Se si considerano i dati di una ricerca dell’Università di Lione del 2016 sull’utilizzo di internet e sul concetto di privacy in Europa si scopre che più della metà (52 per cento) delle persone interpellate (circa 12mila) si dice preoccupate per un possibile utilizzo fraudolento dei propri dati personali, che il 50 per cento del totale non accetterebbe di diffondere i suoi dati, anche se anonimi, nemmeno al fruitore del servizio, e il 76 per cento non sarebbe disposto a concederli a banche dati pubbliche e consultabili da chiunque, nemmeno se questi servissero a migliorare il progresso collettivo. “C’è una fobia ingiustificata, o almeno non totalmente giustificabile, attorno ai dati”, sottolinea Varzi. “Pensate cosa scatenerebbe la decisione del ministro dei Trasporti tedesco: solo un’esigua minoranza sarebbe disposta a condividere ciò che l’automobile rileva. E questo sarebbe un problema”.

 

Un problema soprattutto per quanto riguarda il progresso. “L’automobile si sta evolvendo, i mezzi che guidiamo ora sono più sicuri, più tecnologici, più performanti, meno inquinanti. Questa è una certezza. Ma è un fatto che ha alle spalle decenni di studi, di analisi di dati, di miglioramenti tecnologici dovuti a queste analisi.
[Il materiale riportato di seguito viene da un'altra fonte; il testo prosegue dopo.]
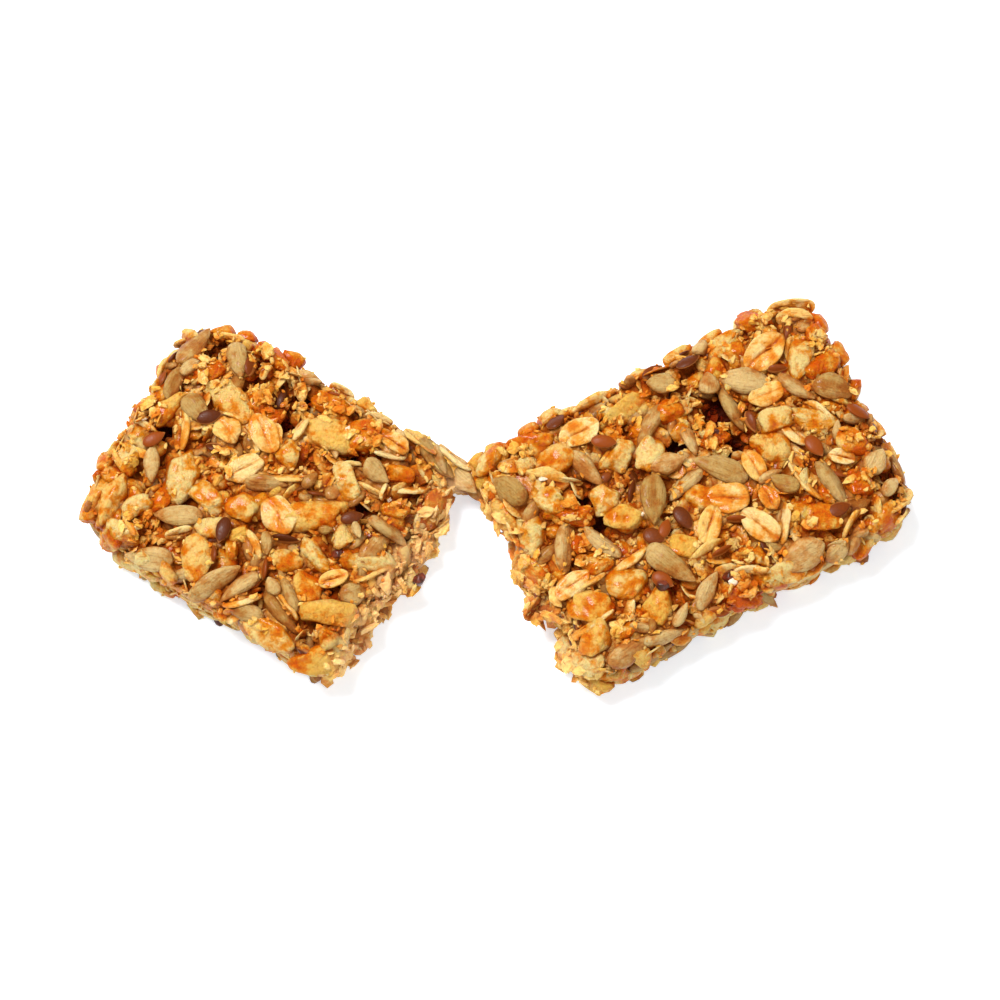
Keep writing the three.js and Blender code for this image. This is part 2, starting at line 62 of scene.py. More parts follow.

Pensare che bastino i progetti e i test su pista e strada a creare progresso è sbagliato. Le automobili – continua – migliorano perché all’uscita dalla fabbrica vengono testate da tutti gli automobilisti che rimandano i dati alle aziende che li studiano, li interpretano e grazie a questi permettono alla ricerca di progredire”.